Responding to the publication of the revised timetable this week Jenny Randerson, Liberal Democrat transport spokesperson, said: “Southern have failed, it is time for the Government to strip them of their franchise.”

Meanwhile Lewes MP Maria Caulfield, who has spoken of her anger at plans in the revised timetable to cut services to a number of towns in her constituency, said: “Southern cannot be allowed to just cut the Seaford branch line with no consultation with Government. Will be asking for franchise removal.”

Meanwhile Simon Kirby, MP for Brighton Kemptown and Peacehaven, added: “The service is in crisis and I am concerned that the amended timetable will cause even more problems. I urge the unions and the company to resolve this dispute which is causing suffering for hundreds and hundreds of commuters in Brighton Kemptown and Peacehaven.”
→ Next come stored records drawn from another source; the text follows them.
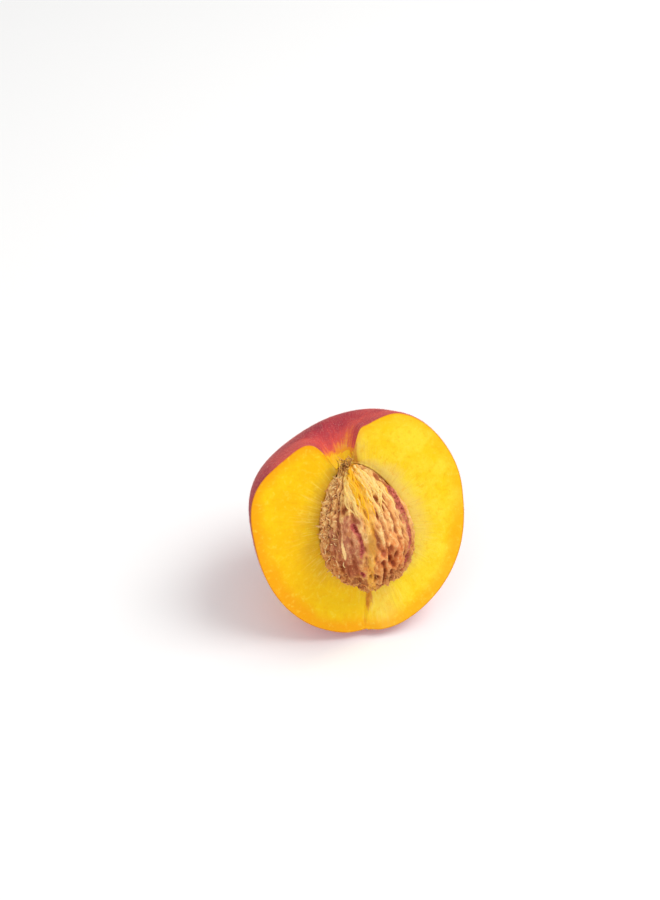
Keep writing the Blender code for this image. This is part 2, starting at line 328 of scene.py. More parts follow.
# %% Rows of the loop
def even_rows(polar_from, profile):
    """Polar angles that divide each column's profile into equal lengths, a little denser at the tip."""
    share = 1 - (1 - np.linspace(0, 1, ROWS + 1)) ** 1.2
    dense = np.linspace(0, 1, 900)[:, None]
    polar = polar_from + (np.pi - 1e-4 - polar_from) * dense**1.5
    steps = np.linalg.norm(np.diff(profile(polar), axis=0), axis=-1)
    length = np.vstack([np.zeros(polar.shape[1]), np.cumsum(steps, axis=0)])
    columns = [np.interp(share * length[-1, c], length[:, c], polar[:, c]) for c in range(polar.shape[1])]
    return np.stack(columns, axis=1)


turns = np.linspace(0, 1, SKIN_STEPS + 1)
start_angle = {left: rim_angle(np.array([mouth[left]]), left)[0] for left in mouth}
columns_at = start_angle[False] + (start_angle[True] - start_angle[False]) * turns
begin = first_outside(columns_at)
begin[0], begin[-1] = mouth[False], mouth[True]
polar_rows = even_rows(begin[None, :], lambda polar: fruit_skin(polar, columns_at + 0 * polar))
rim = {left: rim_angle(polar_rows[:, -1 if left else 0], left) for left in mouth}
around_rows = rim[False][:, None] + (rim[True] - rim[False])[:, None] * turns
around_rows[0] = columns_at
skin = fruit_skin(polar_rows, around_rows)
skin[-1] = skin[-1].mean(axis=0)
right_rim = np.linalg.norm(np.diff(skin[:, 0], axis=0), axis=-1).sum()
print("skin grid:", skin.shape[:2], "length of the right rim, mm:", round(float(right_rim), 1))

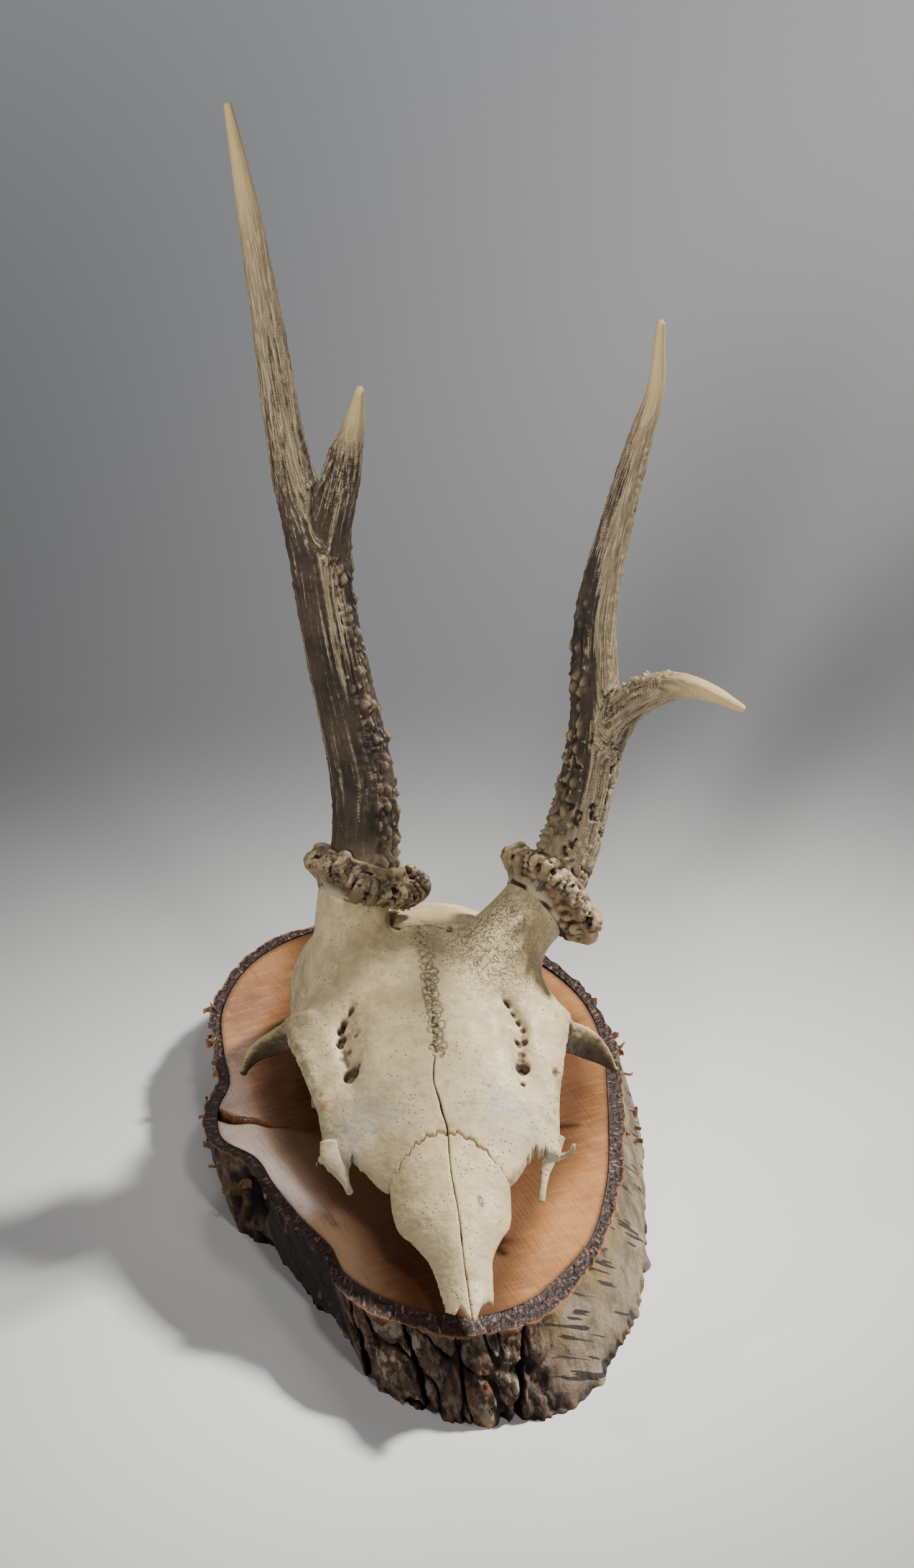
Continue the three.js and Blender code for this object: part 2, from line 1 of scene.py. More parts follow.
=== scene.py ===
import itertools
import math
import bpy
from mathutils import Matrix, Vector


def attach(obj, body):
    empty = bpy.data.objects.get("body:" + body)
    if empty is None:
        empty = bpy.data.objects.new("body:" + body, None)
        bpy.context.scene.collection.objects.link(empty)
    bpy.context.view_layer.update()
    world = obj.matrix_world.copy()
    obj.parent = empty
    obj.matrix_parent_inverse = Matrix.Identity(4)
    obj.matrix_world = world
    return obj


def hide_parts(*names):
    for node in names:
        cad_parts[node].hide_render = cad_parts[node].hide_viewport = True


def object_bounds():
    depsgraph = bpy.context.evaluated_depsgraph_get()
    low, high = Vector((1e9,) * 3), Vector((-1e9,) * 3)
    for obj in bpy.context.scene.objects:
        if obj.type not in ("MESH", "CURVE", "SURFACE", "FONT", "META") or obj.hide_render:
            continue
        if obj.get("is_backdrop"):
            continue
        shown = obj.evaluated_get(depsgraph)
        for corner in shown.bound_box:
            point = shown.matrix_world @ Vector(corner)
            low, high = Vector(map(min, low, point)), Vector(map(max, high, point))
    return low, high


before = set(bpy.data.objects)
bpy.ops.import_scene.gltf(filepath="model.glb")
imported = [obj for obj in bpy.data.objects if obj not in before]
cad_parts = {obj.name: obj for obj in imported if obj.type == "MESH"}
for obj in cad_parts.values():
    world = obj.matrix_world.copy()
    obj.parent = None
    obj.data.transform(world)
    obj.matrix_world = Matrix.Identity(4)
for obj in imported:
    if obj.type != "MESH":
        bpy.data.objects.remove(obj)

Explaining the timetable changes, Alex Foulds Southern’s passenger services director, said: “We are introducing this temporary weekday revised timetable with reluctance but it is the best thing we can do for our passengers who have been suffering daily cancellations ever since this dispute with the RMT began, and for which we are sincerely sorry.

“It should give the majority of our passengers a better, more consistent service that they can plan around.

“Whilst our first priority is our passengers, we also understand that this has been a difficult time for our staff. Conductors already know that their jobs are guaranteed, that there will be no reduction in salary and that the independent rail safety body has confirmed our plans are safe.

“Now, after listening to our staff, we have also decided to restore leisure travel benefits. All of this, we believe, should help our staff feel able to return to work and so reduce the issues causing the current high level of train cancellations.”